## WHAT TO PRODUCE
Copy every line, leaving nothing out and adding nothing.

## SOURCE MATERIAL
--------------------------------

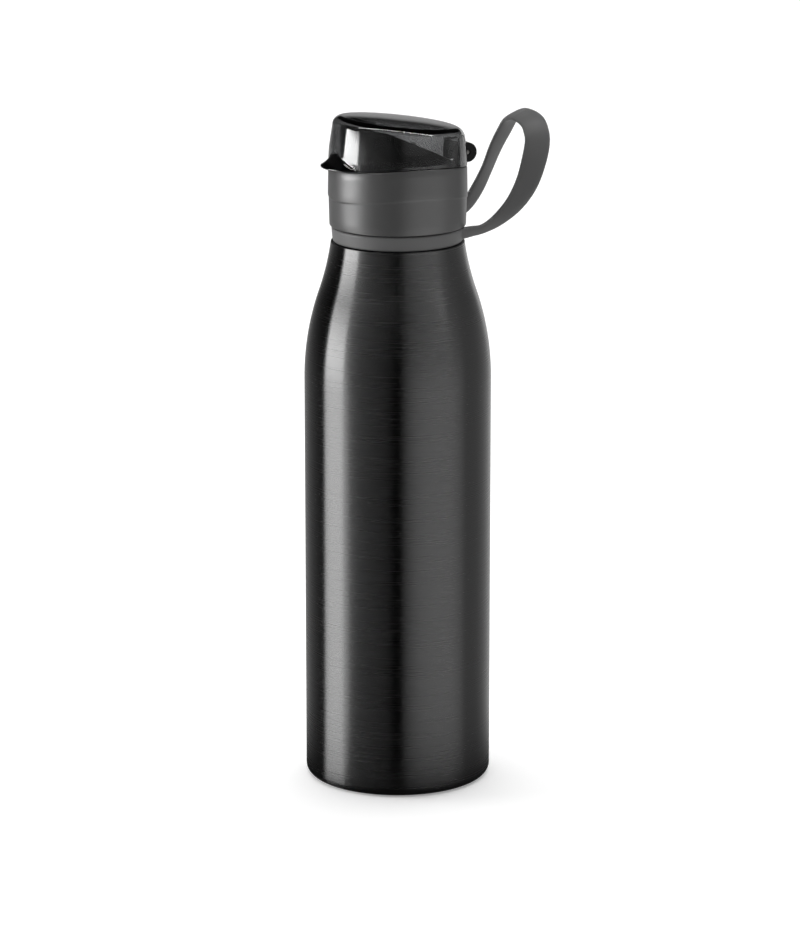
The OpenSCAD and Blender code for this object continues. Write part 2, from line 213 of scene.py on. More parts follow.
def soften(obj, width):
    """Rounds the form's sharp edges a little, so that they catch the light."""
    edge = obj.modifiers.new("edge", "BEVEL")
    edge.width, edge.segments, edge.limit_method = width * MM, 2, "ANGLE"
    edge.angle_limit = math.radians(SHARP)
    bpy.context.view_layer.update()
    return evaluated(obj)


# %% [markdown]
# ## The camera
# The bottle is seen from its left front, a little from above. A short lens would spread its
# foot and its cap, so a long one is used from far away, which keeps the sides almost parallel.

# %% Camera
# Angles in degrees, the distance in metres and the lens in millimetres
CAMERA_AZIMUTH = 65
CAMERA_RISE = 14.2
CAMERA_FAR = 1.48
CAMERA_LENS = 159.7
AIM_RIGHT = 0.8 * MM
AIM_UP = 111.9 * MM


def around(azimuth, distance, height):
    """A point round the bottle, by its angle from the camera's own direction."""
    a = math.radians(CAMERA_AZIMUTH + azimuth)
    return Vector((math.sin(a) * distance, -math.cos(a) * distance, height))


def look(thing, target):
    thing.rotation_euler = (target - thing.location).to_track_quat("-Z", "Y").to_euler()


rise = math.radians(CAMERA_RISE)
aim = around(90, AIM_RIGHT, AIM_UP)
camera = bpy.data.objects.new("camera", bpy.data.cameras.new("camera"))
bpy.context.scene.collection.objects.link(camera)
camera.data.lens = CAMERA_LENS
camera.location = aim + around(0, CAMERA_FAR * math.cos(rise), CAMERA_FAR * math.sin(rise))
look(camera, aim)
bpy.context.scene.camera = camera
bpy.context.scene.view_settings.view_transform = "Standard"
print("camera at", [round(v, 3) for v in camera.location])

# %% [markdown]
# ## Lamps
# A wide, weak sun stands for the ceiling of the studio and a softbox stands at each side.
# Light from the world alone would be as soft, but it would leave the loop and the cap flat.
# Reflections don't show these lamps. They show the cards of the next step in their stead.

# %% Lamps
SOFTBOX = (0.3, 0.5)
LAMPS_AIM = Vector((0, 0, 0.12))


def place_lamp(name, kind, where, power, **settings):
    """A lamp that lights the bottle and shows neither directly nor in reflections."""
    data = bpy.data.lights.new(name, kind)
    data.energy = power
    for key, value in settings.items():
        setattr(data, key, value)
    lamp = bpy.data.objects.new(name, data)
    bpy.context.scene.collection.objects.link(lamp)
    lamp.location = where
    look(lamp, LAMPS_AIM)
    lamp.visible_glossy = lamp.visible_camera = lamp.visible_transmission = False
    print("lamp", name)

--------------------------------

## EXERCISE SOLUTION
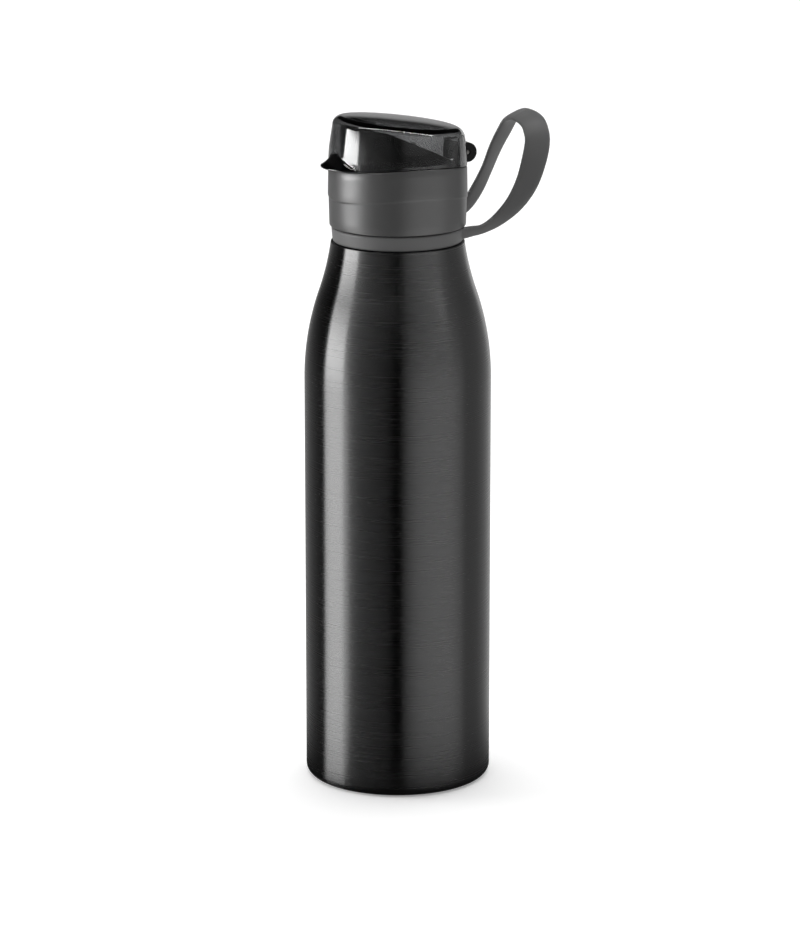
The OpenSCAD and Blender code for this object continues. Write part 2, from line 213 of scene.py on. More parts follow.
def soften(obj, width):
    """Rounds the form's sharp edges a little, so that they catch the light."""
    edge = obj.modifiers.new("edge", "BEVEL")
    edge.width, edge.segments, edge.limit_method = width * MM, 2, "ANGLE"
    edge.angle_limit = math.radians(SHARP)
    bpy.context.view_layer.update()
    return evaluated(obj)


# %% [markdown]
# ## The camera
# The bottle is seen from its left front, a little from above. A short lens would spread its
# foot and its cap, so a long one is used from far away, which keeps the sides almost parallel.

# %% Camera
# Angles in degrees, the distance in metres and the lens in millimetres
CAMERA_AZIMUTH = 65
CAMERA_RISE = 14.2
CAMERA_FAR = 1.48
CAMERA_LENS = 159.7
AIM_RIGHT = 0.8 * MM
AIM_UP = 111.9 * MM


def around(azimuth, distance, height):
    """A point round the bottle, by its angle from the camera's own direction."""
    a = math.radians(CAMERA_AZIMUTH + azimuth)
    return Vector((math.sin(a) * distance, -math.cos(a) * distance, height))


def look(thing, target):
    thing.rotation_euler = (target - thing.location).to_track_quat("-Z", "Y").to_euler()


rise = math.radians(CAMERA_RISE)
aim = around(90, AIM_RIGHT, AIM_UP)
camera = bpy.data.objects.new("camera", bpy.data.cameras.new("camera"))
bpy.context.scene.collection.objects.link(camera)
camera.data.lens = CAMERA_LENS
camera.location = aim + around(0, CAMERA_FAR * math.cos(rise), CAMERA_FAR * math.sin(rise))
look(camera, aim)
bpy.context.scene.camera = camera
bpy.context.scene.view_settings.view_transform = "Standard"
print("camera at", [round(v, 3) for v in camera.location])

# %% [markdown]
# ## Lamps
# A wide, weak sun stands for the ceiling of the studio and a softbox stands at each side.
# Light from the world alone would be as soft, but it would leave the loop and the cap flat.
# Reflections don't show these lamps. They show the cards of the next step in their stead.

# %% Lamps
SOFTBOX = (0.3, 0.5)
LAMPS_AIM = Vector((0, 0, 0.12))


def place_lamp(name, kind, where, power, **settings):
    """A lamp that lights the bottle and shows neither directly nor in reflections."""
    data = bpy.data.lights.new(name, kind)
    data.energy = power
    for key, value in settings.items():
        setattr(data, key, value)
    lamp = bpy.data.objects.new(name, data)
    bpy.context.scene.collection.objects.link(lamp)
    lamp.location = where
    look(lamp, LAMPS_AIM)
    lamp.visible_glossy = lamp.visible_camera = lamp.visible_transmission = False
    print("lamp", name)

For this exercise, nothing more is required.